■ What you should do ■
Keep the pictures out and restate every record exactly.

■ Exercise input ■
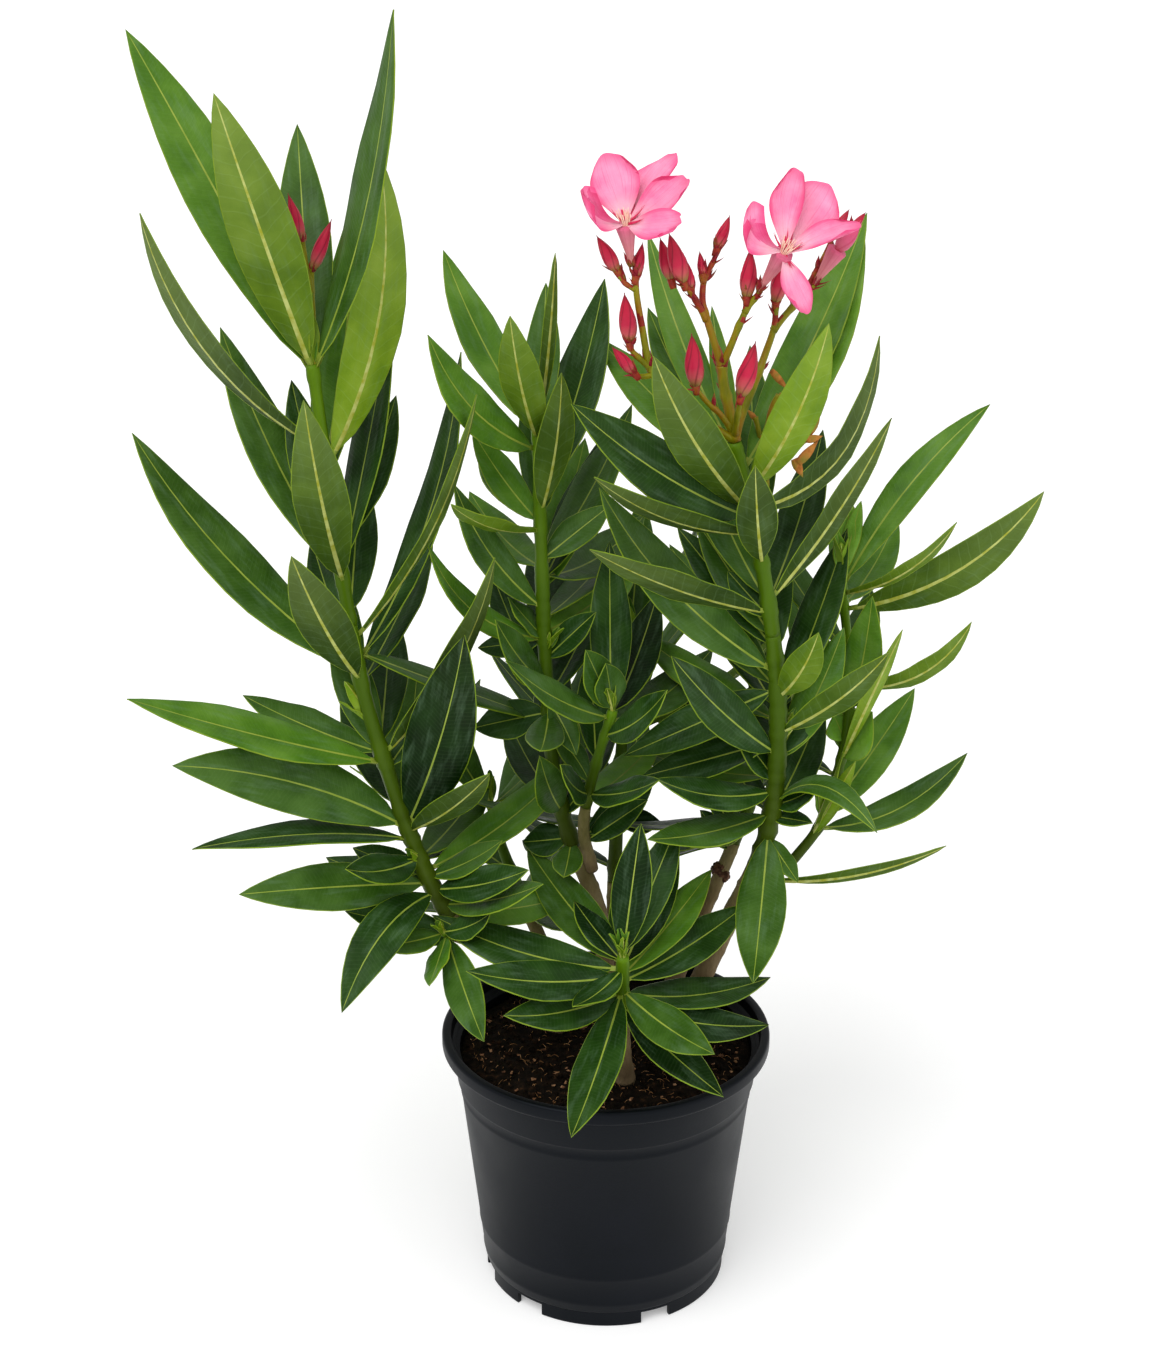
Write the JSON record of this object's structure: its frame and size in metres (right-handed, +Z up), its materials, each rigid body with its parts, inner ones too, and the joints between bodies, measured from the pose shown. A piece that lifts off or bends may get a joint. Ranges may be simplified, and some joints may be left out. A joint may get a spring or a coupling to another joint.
{
  "type": "potted oleander",
  "caption": "Young flowering shrub with lance-shaped leaves on upright stems and a head of pink blooms, growing in a round black nursery pot.",
  "frame": {"origin": "centre of the flat underside of the pot, which stands on the ground", "axes": "+Z up along the pot's axis, -Y towards the side that the picture shows, +X to the right of that side"},
  "size_m": [0.4888, 0.3463, 0.7287],
  "materials": {
    "pot": "satin",
    "soil": "matte",
    "stem": "matte",
    "leaf": "satin",
    "flower": "satin"
  },
  "bodies": {
    "root": {"pot": "pot", "soil": "soil", "flower_head": "flower", "stem_left": "stem", "stem_middle": "stem", "stem_inner": "stem", "stem_right": "stem", "stem_side": "stem", "stem_front": "stem", "stem_twig": "stem", "stem_rear": "stem", "stem_back": "stem", "stem_far": "stem", "foliage_left_lower": "leaf", "foliage_left_upper": "leaf", "foliage_middle": "leaf", "foliage_inner": "leaf", "foliage_right_lower": "leaf", "foliage_right_upper": "leaf", "foliage_side": "leaf", "foliage_front": "leaf", "foliage_twig": "leaf", "foliage_rear": "leaf", "foliage_back": "leaf", "foliage_far": "leaf"}
  },
  "joints": []
}
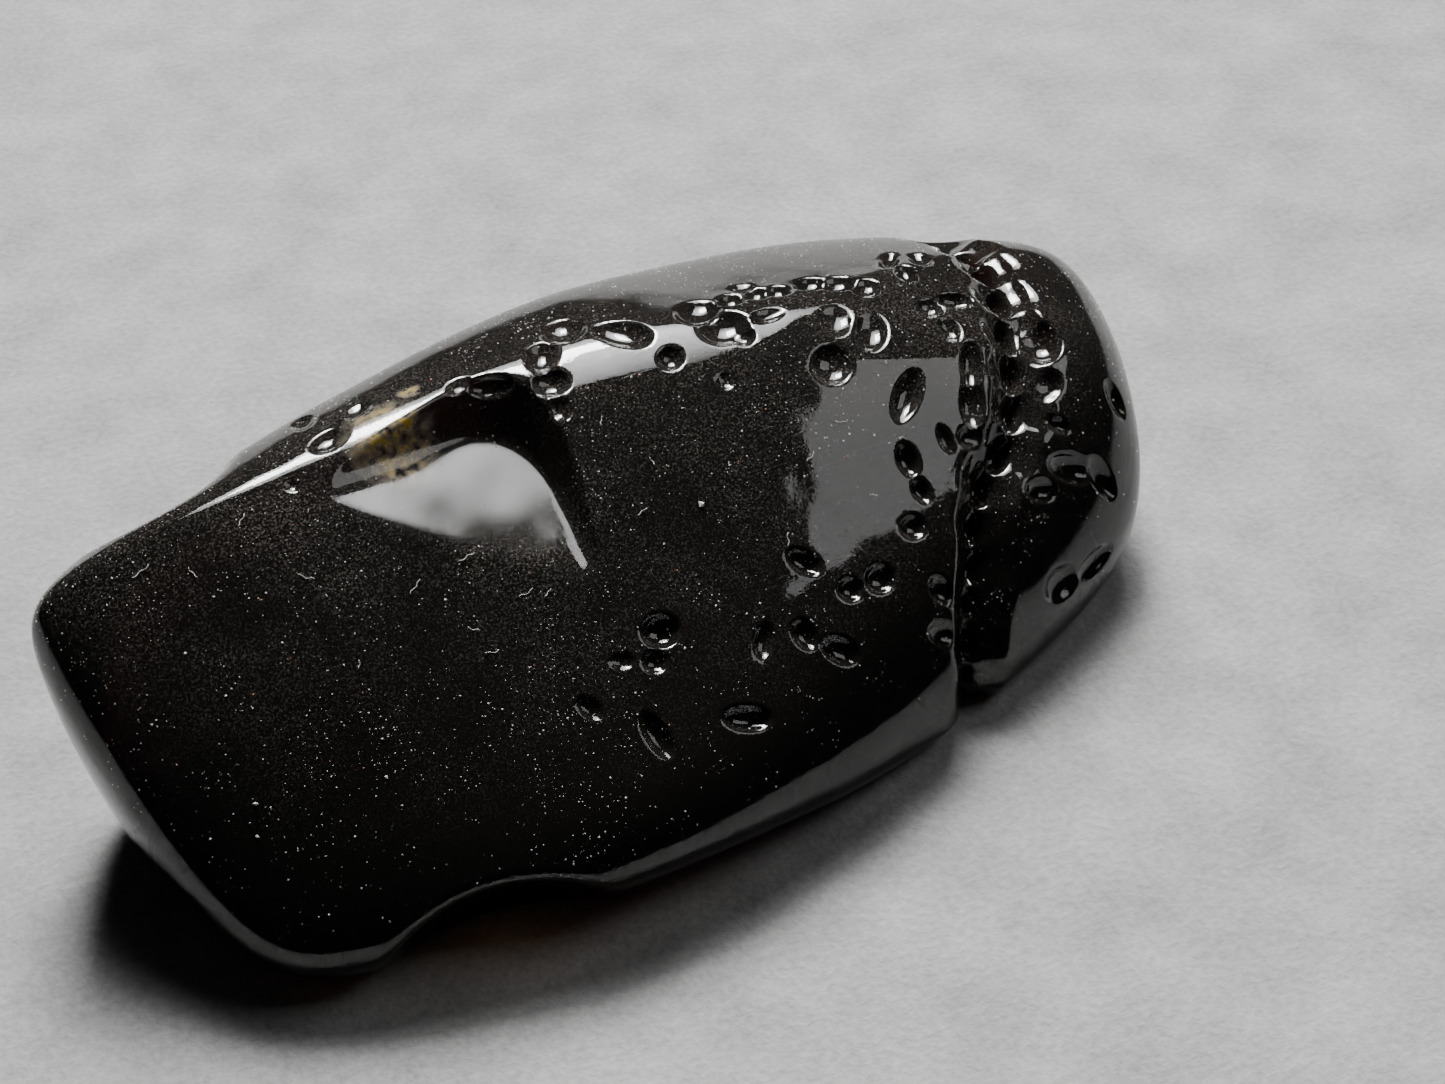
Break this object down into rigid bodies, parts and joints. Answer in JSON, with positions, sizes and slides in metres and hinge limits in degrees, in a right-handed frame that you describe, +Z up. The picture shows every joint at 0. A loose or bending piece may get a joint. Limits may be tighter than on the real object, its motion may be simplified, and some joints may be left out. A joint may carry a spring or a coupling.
{
  "type": "tumbled tektite pebble",
  "caption": "Long ridged pebble of black natural glass, tumbled glossy, with bubble pits, a shelf under the crest and a pitted neck that sets off a small rounded cap.",
  "frame": {"origin": "on the resting plane, under the middle of the stone's overall box", "axes": "+X along the stone towards the small cap, +Y across it towards the long plain far side, +Z up from the worn flat underside to the crest"},
  "size_m": [0.049, 0.0266, 0.0131],
  "materials": {
    "tektite_glass": "glossy tumbled black natural glass, amber where very thin"
  },
  "bodies": {
    "root": {"stone": "tektite_glass"}
  },
  "joints": []
}
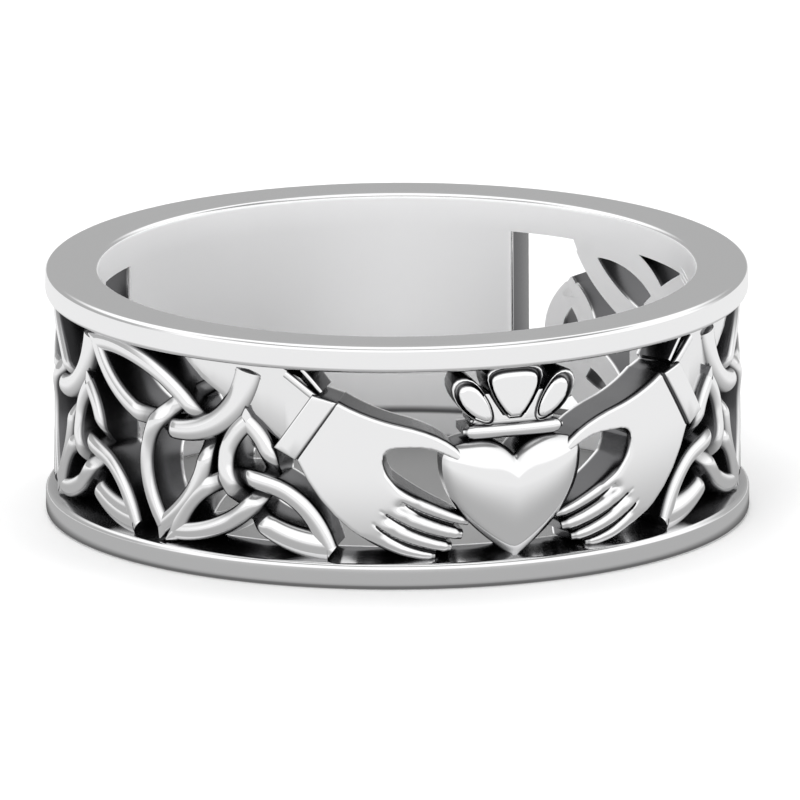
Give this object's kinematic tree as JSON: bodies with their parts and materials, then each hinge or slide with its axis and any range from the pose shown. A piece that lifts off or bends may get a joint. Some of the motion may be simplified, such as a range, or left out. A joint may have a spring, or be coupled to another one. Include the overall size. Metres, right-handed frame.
{
  "type": "claddagh ring",
  "caption": "Cast silver finger ring with plain rims and a pierced band: two hands holding a crowned heart, trinity knots at the sides and a plain back plate.",
  "frame": {"origin": "centre of the face that the ring lies on, the middle of its lower rim's outline", "axes": "+Z along the finger, up from the surface that the ring lies on; -Y towards the front, where the heart is; +X to the right of the heart"},
  "size_m": [0.0204, 0.0204, 0.0072],
  "materials": {
    "silver": "polished sterling silver"
  },
  "bodies": {
    "root": {"ring": "silver"}
  },
  "joints": []
}
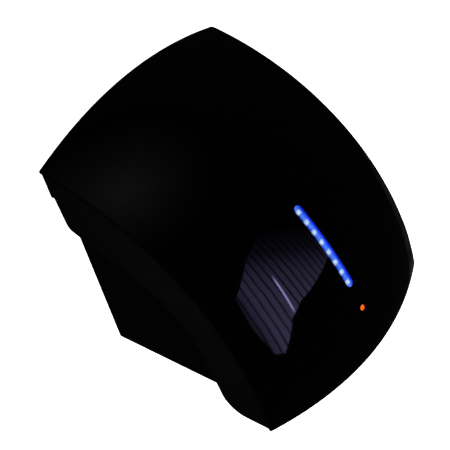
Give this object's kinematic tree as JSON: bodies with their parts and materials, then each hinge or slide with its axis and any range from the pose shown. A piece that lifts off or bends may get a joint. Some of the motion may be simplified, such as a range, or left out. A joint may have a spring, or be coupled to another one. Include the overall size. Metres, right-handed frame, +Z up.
{
  "type": "hand dryer",
  "caption": "Wall-mounted automatic warm-air hand dryer: crowned gloss black front with a blue light bar, satin sides, outlet under the front edge.",
  "frame": {"origin": "middle of the mounting face of the wall plate, in the plane of the wall", "axes": "+Z up, +Y into the wall, so the front faces -Y; +X to the right seen from the front"},
  "size_m": [0.24, 0.2329, 0.2566],
  "materials": {
    "gloss_black": "mirror gloss",
    "satin_black": "satin",
    "matte_black": "matt",
    "blue_lens": "translucent, lit",
    "amber_lens": "translucent, lit",
    "smoked_lens": "smoked translucent",
    "steel": "brushed",
    "zinc": "bright zinc",
    "aluminium": "satin",
    "lamination": "satin",
    "copper": "enamelled copper",
    "brass": "bright",
    "carbon": "matt",
    "nichrome": "satin",
    "mica": "pressed mica",
    "rubber": "matt",
    "nylon": "matt",
    "white_plastic": "matt",
    "grey_plastic": "matt",
    "board_green": "solder mask",
    "film_yellow": "gloss",
    "relay_blue": "satin",
    "wire_red": "gloss"
  },
  "bodies": {
    "base": {"wall_plate": "steel", "rear_housing": "matte_black", "housing_screw_1": "zinc", "housing_screw_2": "zinc", "housing_screw_3": "zinc", "housing_screw_4": "zinc", "intake_filter": "grey_plastic", "cable_gland": "rubber", "scroll_left": "grey_plastic", "scroll_right": "grey_plastic", "motor_bracket": "steel", "rubber_mount_1": "rubber", "rubber_mount_2": "rubber", "bracket_screw_1": "zinc", "bracket_screw_2": "zinc", "motor_housing": "steel", "stator_core": "lamination", "field_coil_1": "copper", "field_coil_2": "copper", "brush_holder_1": "brass", "brush_holder_2": "brass", "carbon_brush_1": "carbon", "carbon_brush_2": "carbon", "bearing_1": "steel", "bearing_2": "steel", "air_duct": "grey_plastic", "mica_frame_1": "mica", "mica_frame_2": "mica", "heater_coil": "nichrome", "thermal_cutout": "aluminium", "control_board": "board_green", "transformer": "copper", "relay": "relay_blue", "film_capacitor": "film_yellow", "smoothing_capacitor": "carbon", "triac_heatsink": "aluminium", "terminal_block": "nylon", "mains_wires": "wire_red", "motor_wires": "wire_red", "switch_body": "grey_plastic"},
    "rotor": {"impeller": "white_plastic", "motor_shaft": "steel", "armature": "lamination", "commutator": "copper"},
    "rocker": {"switch_rocker": "grey_plastic"},
    "cover": {"front_cover": "satin_black", "glossy_panel": "gloss_black", "light_bar": "blue_lens", "led_board": "board_green", "led_screw_1": "zinc", "led_screw_2": "zinc", "indicator_lens": "amber_lens", "outlet_grille": "satin_black", "sensor_window": "smoked_lens", "sensor_board": "board_green", "cover_screw_1": "zinc", "cover_screw_2": "zinc", "cover_nut_1": "zinc", "cover_nut_2": "zinc"}
  },
  "joints": [
    {"name": "impeller_spin", "type": "hinge", "parent": "base", "child": "rotor", "pos_m": [0, -0.084, 0.01], "axis": [1, 0, 0], "continuous": true},
    {"name": "rocker_press", "type": "hinge", "parent": "base", "child": "rocker", "pos_m": [-0.072, -0.062, -0.113], "axis": [0, -1, 0], "range_deg": [0, 24]},
    {"name": "cover_slide", "type": "slide", "parent": "base", "child": "cover", "axis": [0, -1, 0], "range_m": [0, 0.22]}
  ]
}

■ Complete answer ■
Write the JSON record of this object's structure: its frame and size in metres (right-handed, +Z up), its materials, each rigid body with its parts, inner ones too, and the joints between bodies, measured from the pose shown. A piece that lifts off or bends may get a joint. Ranges may be simplified, and some joints may be left out. A joint may get a spring or a coupling to another joint.
{
  "type": "potted oleander",
  "caption": "Young flowering shrub with lance-shaped leaves on upright stems and a head of pink blooms, growing in a round black nursery pot.",
  "frame": {"origin": "centre of the flat underside of the pot, which stands on the ground", "axes": "+Z up along the pot's axis, -Y towards the side that the picture shows, +X to the right of that side"},
  "size_m": [0.4888, 0.3463, 0.7287],
  "materials": {
    "pot": "satin",
    "soil": "matte",
    "stem": "matte",
    "leaf": "satin",
    "flower": "satin"
  },
  "bodies": {
    "root": {"pot": "pot", "soil": "soil", "flower_head": "flower", "stem_left": "stem", "stem_middle": "stem", "stem_inner": "stem", "stem_right": "stem", "stem_side": "stem", "stem_front": "stem", "stem_twig": "stem", "stem_rear": "stem", "stem_back": "stem", "stem_far": "stem", "foliage_left_lower": "leaf", "foliage_left_upper": "leaf", "foliage_middle": "leaf", "foliage_inner": "leaf", "foliage_right_lower": "leaf", "foliage_right_upper": "leaf", "foliage_side": "leaf", "foliage_front": "leaf", "foliage_twig": "leaf", "foliage_rear": "leaf", "foliage_back": "leaf", "foliage_far": "leaf"}
  },
  "joints": []
}
Break this object down into rigid bodies, parts and joints. Answer in JSON, with positions, sizes and slides in metres and hinge limits in degrees, in a right-handed frame that you describe, +Z up. The picture shows every joint at 0. A loose or bending piece may get a joint. Limits may be tighter than on the real object, its motion may be simplified, and some joints may be left out. A joint may carry a spring or a coupling.
{
  "type": "tumbled tektite pebble",
  "caption": "Long ridged pebble of black natural glass, tumbled glossy, with bubble pits, a shelf under the crest and a pitted neck that sets off a small rounded cap.",
  "frame": {"origin": "on the resting plane, under the middle of the stone's overall box", "axes": "+X along the stone towards the small cap, +Y across it towards the long plain far side, +Z up from the worn flat underside to the crest"},
  "size_m": [0.049, 0.0266, 0.0131],
  "materials": {
    "tektite_glass": "glossy tumbled black natural glass, amber where very thin"
  },
  "bodies": {
    "root": {"stone": "tektite_glass"}
  },
  "joints": []
}
Give this object's kinematic tree as JSON: bodies with their parts and materials, then each hinge or slide with its axis and any range from the pose shown. A piece that lifts off or bends may get a joint. Some of the motion may be simplified, such as a range, or left out. A joint may have a spring, or be coupled to another one. Include the overall size. Metres, right-handed frame.
{
  "type": "claddagh ring",
  "caption": "Cast silver finger ring with plain rims and a pierced band: two hands holding a crowned heart, trinity knots at the sides and a plain back plate.",
  "frame": {"origin": "centre of the face that the ring lies on, the middle of its lower rim's outline", "axes": "+Z along the finger, up from the surface that the ring lies on; -Y towards the front, where the heart is; +X to the right of the heart"},
  "size_m": [0.0204, 0.0204, 0.0072],
  "materials": {
    "silver": "polished sterling silver"
  },
  "bodies": {
    "root": {"ring": "silver"}
  },
  "joints": []
}
Give this object's kinematic tree as JSON: bodies with their parts and materials, then each hinge or slide with its axis and any range from the pose shown. A piece that lifts off or bends may get a joint. Some of the motion may be simplified, such as a range, or left out. A joint may have a spring, or be coupled to another one. Include the overall size. Metres, right-handed frame, +Z up.
{
  "type": "hand dryer",
  "caption": "Wall-mounted automatic warm-air hand dryer: crowned gloss black front with a blue light bar, satin sides, outlet under the front edge.",
  "frame": {"origin": "middle of the mounting face of the wall plate, in the plane of the wall", "axes": "+Z up, +Y into the wall, so the front faces -Y; +X to the right seen from the front"},
  "size_m": [0.24, 0.2329, 0.2566],
  "materials": {
    "gloss_black": "mirror gloss",
    "satin_black": "satin",
    "matte_black": "matt",
    "blue_lens": "translucent, lit",
    "amber_lens": "translucent, lit",
    "smoked_lens": "smoked translucent",
    "steel": "brushed",
    "zinc": "bright zinc",
    "aluminium": "satin",
    "lamination": "satin",
    "copper": "enamelled copper",
    "brass": "bright",
    "carbon": "matt",
    "nichrome": "satin",
    "mica": "pressed mica",
    "rubber": "matt",
    "nylon": "matt",
    "white_plastic": "matt",
    "grey_plastic": "matt",
    "board_green": "solder mask",
    "film_yellow": "gloss",
    "relay_blue": "satin",
    "wire_red": "gloss"
  },
  "bodies": {
    "base": {"wall_plate": "steel", "rear_housing": "matte_black", "housing_screw_1": "zinc", "housing_screw_2": "zinc", "housing_screw_3": "zinc", "housing_screw_4": "zinc", "intake_filter": "grey_plastic", "cable_gland": "rubber", "scroll_left": "grey_plastic", "scroll_right": "grey_plastic", "motor_bracket": "steel", "rubber_mount_1": "rubber", "rubber_mount_2": "rubber", "bracket_screw_1": "zinc", "bracket_screw_2": "zinc", "motor_housing": "steel", "stator_core": "lamination", "field_coil_1": "copper", "field_coil_2": "copper", "brush_holder_1": "brass", "brush_holder_2": "brass", "carbon_brush_1": "carbon", "carbon_brush_2": "carbon", "bearing_1": "steel", "bearing_2": "steel", "air_duct": "grey_plastic", "mica_frame_1": "mica", "mica_frame_2": "mica", "heater_coil": "nichrome", "thermal_cutout": "aluminium", "control_board": "board_green", "transformer": "copper", "relay": "relay_blue", "film_capacitor": "film_yellow", "smoothing_capacitor": "carbon", "triac_heatsink": "aluminium", "terminal_block": "nylon", "mains_wires": "wire_red", "motor_wires": "wire_red", "switch_body": "grey_plastic"},
    "rotor": {"impeller": "white_plastic", "motor_shaft": "steel", "armature": "lamination", "commutator": "copper"},
    "rocker": {"switch_rocker": "grey_plastic"},
    "cover": {"front_cover": "satin_black", "glossy_panel": "gloss_black", "light_bar": "blue_lens", "led_board": "board_green", "led_screw_1": "zinc", "led_screw_2": "zinc", "indicator_lens": "amber_lens", "outlet_grille": "satin_black", "sensor_window": "smoked_lens", "sensor_board": "board_green", "cover_screw_1": "zinc", "cover_screw_2": "zinc", "cover_nut_1": "zinc", "cover_nut_2": "zinc"}
  },
  "joints": [
    {"name": "impeller_spin", "type": "hinge", "parent": "base", "child": "rotor", "pos_m": [0, -0.084, 0.01], "axis": [1, 0, 0], "continuous": true},
    {"name": "rocker_press", "type": "hinge", "parent": "base", "child": "rocker", "pos_m": [-0.072, -0.062, -0.113], "axis": [0, -1, 0], "range_deg": [0, 24]},
    {"name": "cover_slide", "type": "slide", "parent": "base", "child": "cover", "axis": [0, -1, 0], "range_m": [0, 0.22]}
  ]
}